People Issue 2020: Titans GM Jon Robinson
People Issue 2020: Titans GM Jon Robinson

Jon Robinson photographed at The Titans’ practice field

So when does Jon Robinson sleep?

“June,” the Tennessee Titans’ general manager offers gamely.

Robinson, 44, is relaxed — even soft-spoken — but thoughtful. It’s a bit off-putting, given that he operates in the often-macho supercharged world of professional football. His openness is even more of a shock considering the fact that he’s a protégé of New England Patriots coach and GM Bill Belichick, a man who makes Calvin Coolidge seem downright garrulous.

If the stress of the most important offseason in Two-Toner history is getting to Robinson, he doesn’t show it. It’s just a few weeks before the NFL Scouting Combine and a few more before the league’s free-agency period begins, which bumps right up against April’s draft. Still, he seems like he’s having a good time. With rain pouring outside, he casually punts a ball inside the team’s practice bubble at MetroCenter. It won’t make Brett Kern nervous, but it was a serviceable high wobbler.

People Issue 2020: Titans GM Jon Robinson

Jon Robinson

Still, Robinson knows what he’s up against this spring. Two breakout players — quarterback Ryan Tannehill and running back Derrick Henry — are coming off performances that definitely merit raises, having led the team to a surprise run to the AFC Championship. Robinson plays it close to the vest, but allows himself a moment of humor.
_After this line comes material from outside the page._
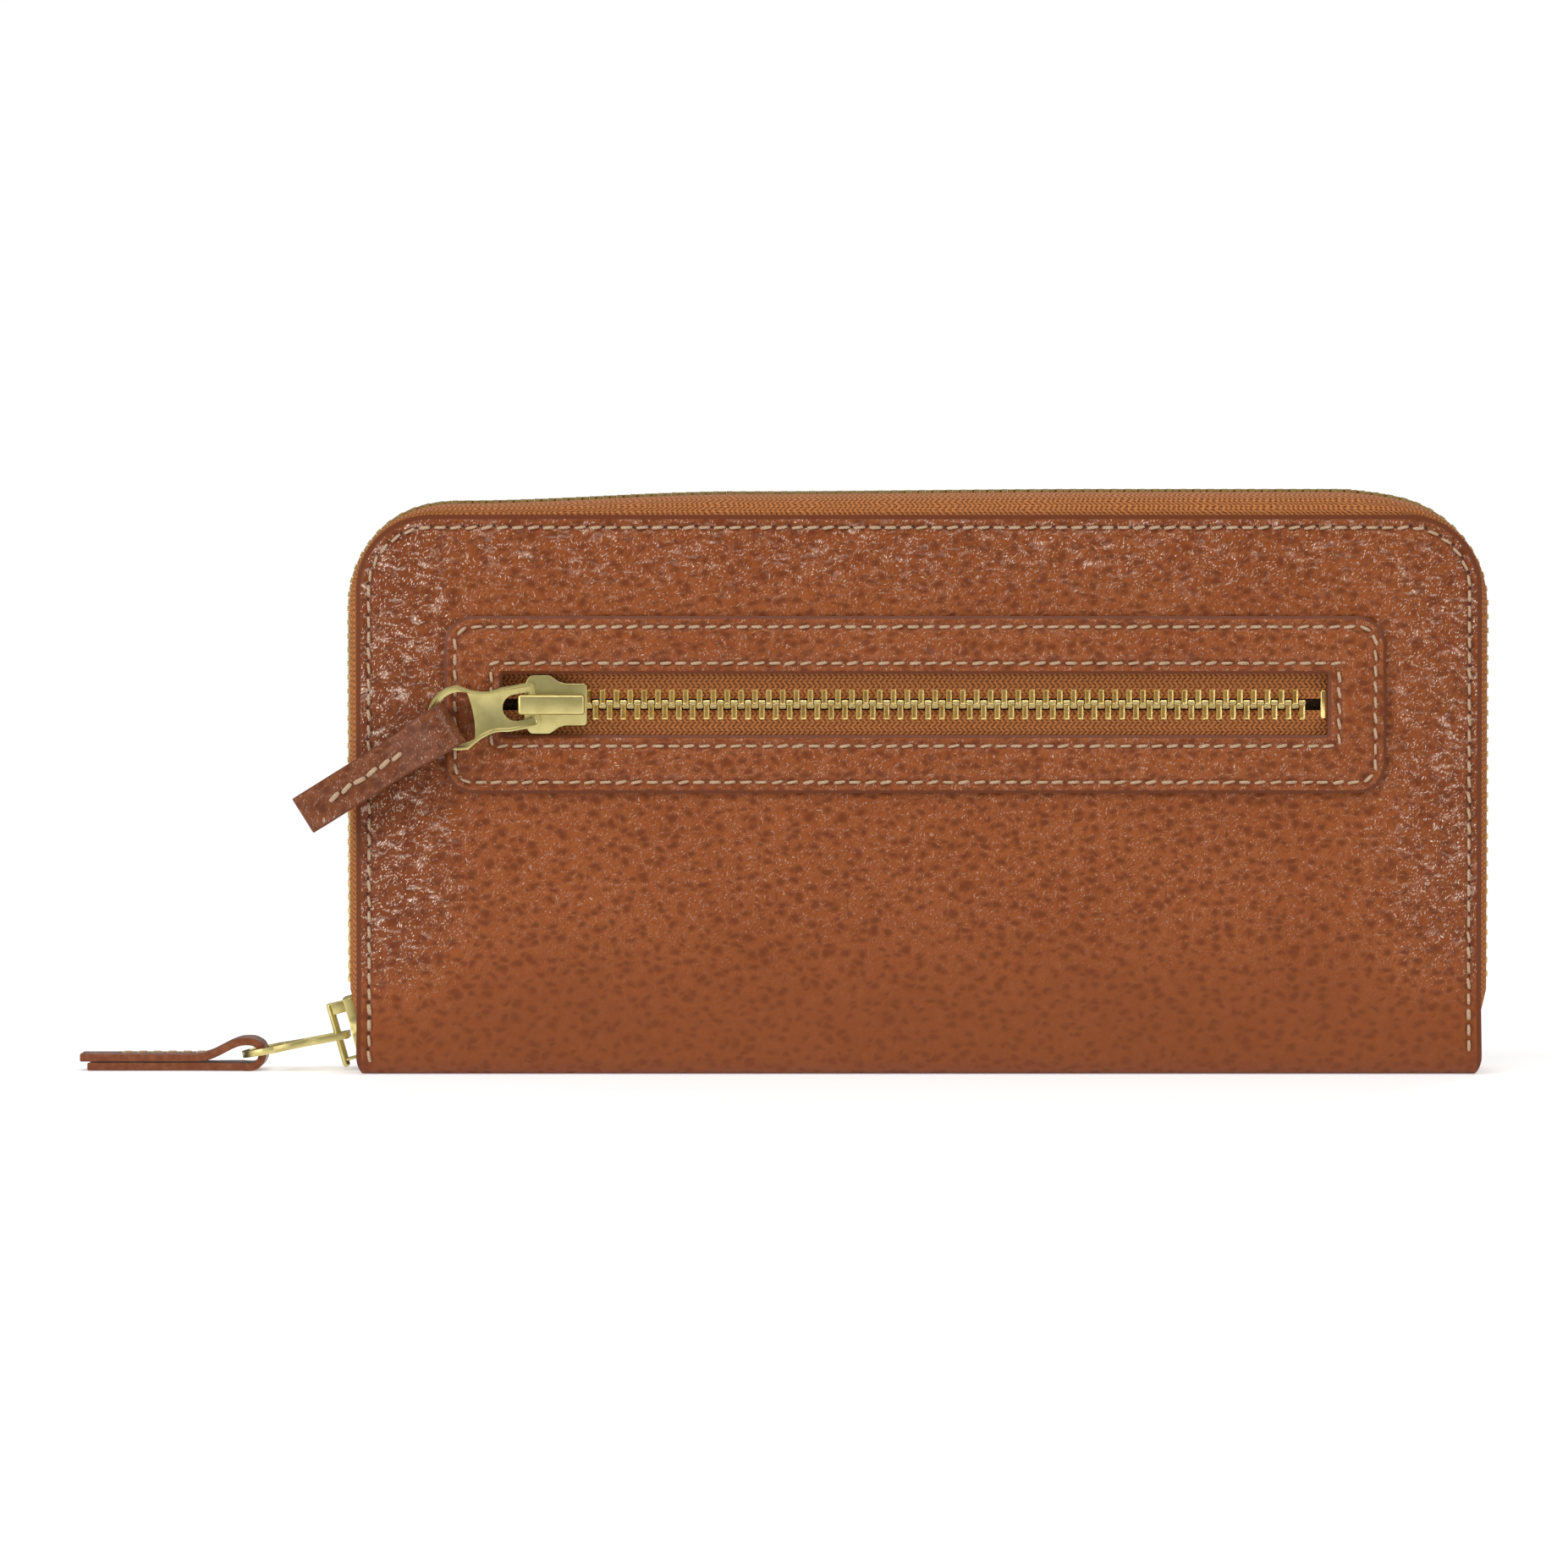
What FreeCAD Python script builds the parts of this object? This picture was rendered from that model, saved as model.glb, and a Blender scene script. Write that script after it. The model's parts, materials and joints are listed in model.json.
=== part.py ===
"""Zip around wallet: two leather covers on a spine, three zips, card slots and a coin pocket.

Frame: millimetres, +Z up, front cover towards -Y, +X to the right of somebody facing the front.
The wallet stands on its spine and the origin is the centre of the spine's underside.
"""

import FreeCAD
import Part
import math
import os

V = FreeCAD.Vector

# Covers
PANEL_WIDTH = 196.0
PANEL_HEIGHT = 97.5
PANEL_TOP_RADIUS = 13.0
PANEL_BOTTOM_RADIUS = 2.0
WALLET_DEPTH = 26.0
LEATHER = 1.4
BOARD = 0.55
CLOTH = 0.4
FOLD_GAP = 0.3
MARGIN = 7.5

# Perimeter stitching
STITCH_INSET = 2.25
STITCH_FOOT = 2.0
THREAD = 0.5
THREAD_PROUD = 0.25

# Main zip
CHAIN_OUT_SIDE = 1.0
CHAIN_OUT_TOP = 3.0
CHAIN_CORNER = 19.0
CHAIN_TILT = 16.0
KNEE_HEIGHT = 14.4
TEETH_ABOVE_KNEE = 1.0
FOOT_HEIGHT = 2.7
TAPE = 0.6

# Zip teeth, shared by the main and the pocket zip
CHAIN_WIDTH = 5.2
TOOTH_PITCH = 2.41
TOOTH_LEG = 0.95
TOOTH_MESH = 0.9
TOOTH_THICK = 2.2

# Front pocket
PATCH_X = -0.7
PATCH_BELOW_TOP = 17.6
PATCH_SIDE_MARGIN = 16.15
PATCH_RADIUS = 5.0
PATCH_THICK = 1.2
PATCH_BAND = 10.1
WINDOW_CLEAR = 0.2
WINDOW_RADIUS = 0.6
PATCH_STITCH_OUTER = 1.9
PATCH_STITCH_INNER = 1.9
POCKET_TAPE_WIDTH = 24.0
POCKET_TAPE_HEM = 6.25
POCKET_ABOVE_SPINE = 18.5
BAG_ABOVE_TAPE = 1.5
BAG_OVER_TAPE = 2.0
STOP_WIDTH = 1.2
TEETH_END_GAP = 2.0
STOP_CLEAR = 0.05

# Slider of the main and pocket zips
SLIDER_LENGTH = 10.9
SLIDER_MOUTH_OVER_CHAIN = 5.0
SLIDER_HEEL_OVER_CHAIN = 2.1
SLIDER_PLATE = 1.1
SLIDER_FLANGE = 0.9
SLIDER_PLAY = 0.2
SHOULDER_SHARE = 0.42
CHANNEL_OVERRUN = 2.0
TAPE_SLOT = 1.1
POST_LENGTH = 3.0
POST_WIDTH = 2.6
CROWN_WIDTH = 3.5
CROWN_OVERHANG = 1.0
CROWN_FOOT = 0.45
CROWN_BACK_FOOT = 2.2
CROWN_END_GAP = 0.3
CROWN_ROUND = 0.45
CROWN_GAP = 2.2
CROWN_THICK = 1.1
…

“Yeah, there are a couple of players we might like to bring back,” he deadpans.

So how did a kid from Union City, Tenn. — who played football at Southeast Missouri State and coached at Nicholls State University in Louisiana — rise so quickly to being the most-watched general manager in the NFL?

“I don’t know,” he says. “When I was a coach at Nicholls State, I struck up a relationship with a scout from the Patriots.”

And with that, in 2002, he became an area scout for the Pats — the lowest rung on the administrative ladder in pro football. Robinson remembers once watching game film of a defensive lineman projected onto a bed sheet hanging in a school’s gym. But he stuck with it, impressed his bosses and rose to regional scout, assistant director of college scouting, and finally director of college scouting. In the latter role, he was charged with helping the Pats formulate their (notoriously successful) draft plans.

It was those long nights on the road, watching player footage in weird places, that gave Robinson special affection for those hidden gems — players like tight end Jonnu Smith, who’s grown from a fourth-round project to a top player, or safety Dane Cruickshank, a fifth-rounder who is now a special-teams monster. There’s also Anthony Firkser, the sure-handed undrafted tight end out of Harvard who made crucial catches in the playoffs and who, coincidentally, re-signed with the Titans the day after Robinson spoke to the Scene.

“It’s so gratifying for our scouting department,” says Robinson. “They spend a lot of time watching players without ever knowing if we are going to take them. It makes me really proud.”

After New England, Robinson joined Jason Licht — the scout who first noticed him at Nicholls State — in Tampa Bay to serve as the Bucs’ director of player personnel when Licht took the job as general manager.

In 2016, Robinson came home, in a manner of speaking, to manage the Titans.

“I’m from Tennessee. This team means everything.”

And that hometown feel is why Titans fans often run into Robinson at places where many general managers would never tread. Unusually among the 32 men who run pro football teams, Robinson loves to rub shoulders with the faithful, showing up at out-of-town bars for pregame parties, snapping selfies and talking shop with the folks from the bleachers.

“I want our fans to be proud of this team,” Robinson says. “They spend their hard-earned money on gear and on tickets. I owe it to them to show them love.”

No ivory-tower wheeler-dealer, Robinson mixes it up with the city he now calls home. It’s a sort of front-office analog to coach Mike Vrabel’s ritual of taking part in practice drills or doing pregame calisthenics. He also spends what little free time he can find to fundraise to find a cure for type 1 diabetes, a disease his oldest daughter lives with.

“The good Lord blessed us with a bigger shovel and a bigger voice,” he says. “We’re heavily involved to help those who don’t have that voice.”

The kid from Union City who got into the business never thinking he could be a GM — “I just wanted to be a good scout,” he says — comes to work whistling every day.

“I have a blast,” he says. “I’ve never grumbled. I truly love what I do.”